When I was a kid growing up in the 70's he was a hero of mine. I got into bikes in the early 80's and whilst I have never been into racing I was a big fan of Sheen.

He was a real enthusiast as well.

I mean what really pisses me off about modern day race riders is that, more often than not, they have no real interest in bikes off the track.

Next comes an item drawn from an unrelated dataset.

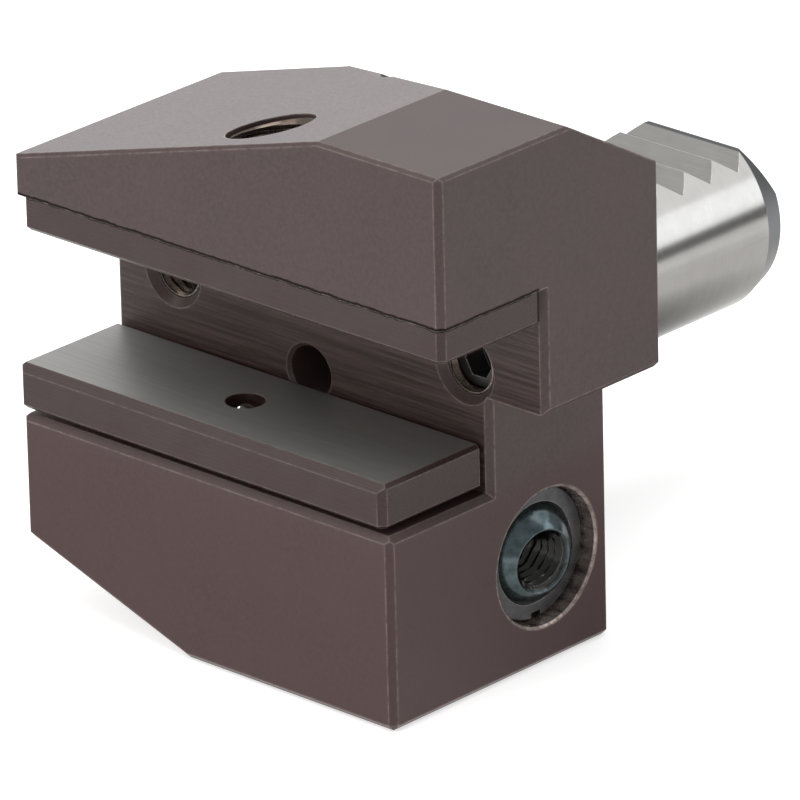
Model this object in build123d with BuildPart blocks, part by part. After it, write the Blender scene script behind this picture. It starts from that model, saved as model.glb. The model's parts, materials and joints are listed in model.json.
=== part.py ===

Baz was different. A real road and race bike enthusiast who was responsible for bringing bikes into the public eye more than any other rider, before or since, and of course, he was one of life's real characters.


----------



## ericp (Feb 23, 2003)

I will add my voice....

its a great loss.

I loved his column in Bike magazine.

Years ago I had his helmet logo (donald duck) painted on the tank of my Yamaha







)

Eric


----------



## MIKE (Feb 23, 2003)

Hi,

A sad loss to all bike fans. I think Andy sums it up perfectly.

MIKE..


----------



## Andy (Feb 23, 2003)

I loved Bazzers column in Bike Magazine. In it he once described my bike as looking like "it should be an anchor for someone's boat"









What a guy


----------



## Griff (Feb 23, 2003)

A real character.

Loved the way he raced off, and you looked after him go with that characteristic wobble of the bike till he got a real blast off!!

Man was a real optimist, and had great courage.


----------



## pauluspaolo (Feb 24, 2003)

I agree it's a great loss. I always remember the race where he stuck two fingers up at Kenny Roberts when he passed him, a fantastic race where they both passed each other dozens of times. Roberts won the race but Barry created the race, a proper race unlike the boring procession that is formula 1! Even though I don't ride a bike, I'm certainly interested in them and this race was what started my interest in them.

Very







at the loss of a great character.

Paul


----------



## Fred (Feb 23, 2003)

, Hello everybody, just got up and running again after Two weeks of Modem trouble,hope it dont go again, Bazza, what a great rider he was, went to Olivers Mount to see him and all the old greats at the circuit`s 50yer anniversery, last saw him at last years Grand Prix at Donnington, on the Sunday when he won on a Manx Norton in the second of the special races they put on,always the Showman and allways the Racer,one of my Hero`s, great loss to the sport, fred.


----------



## Colin (Feb 24, 2003)

I first saw Barry Sheene in the support races for the Transatlantic Trophy at Brands Hatch. I can't remember the year but it was the meeting where Ray Pickerell (Trident/BSA) and Cal Rayborn (Harley XR750) had their legendary race and I WAS THERE !!

Barry was 2 years older than me, he wore all white leathers and he wiped the floor with everybody in the smaller classes. I followed his career more closely than most because he was so close to me in age. I would have loved to have been him. I saw him race at Brands, Silverstone and Mallory Park on many occasions and he was always cheerful and mischievous.

There are special people in every field of endeavour and in his Barry Sheene was the best.

Colin.


----------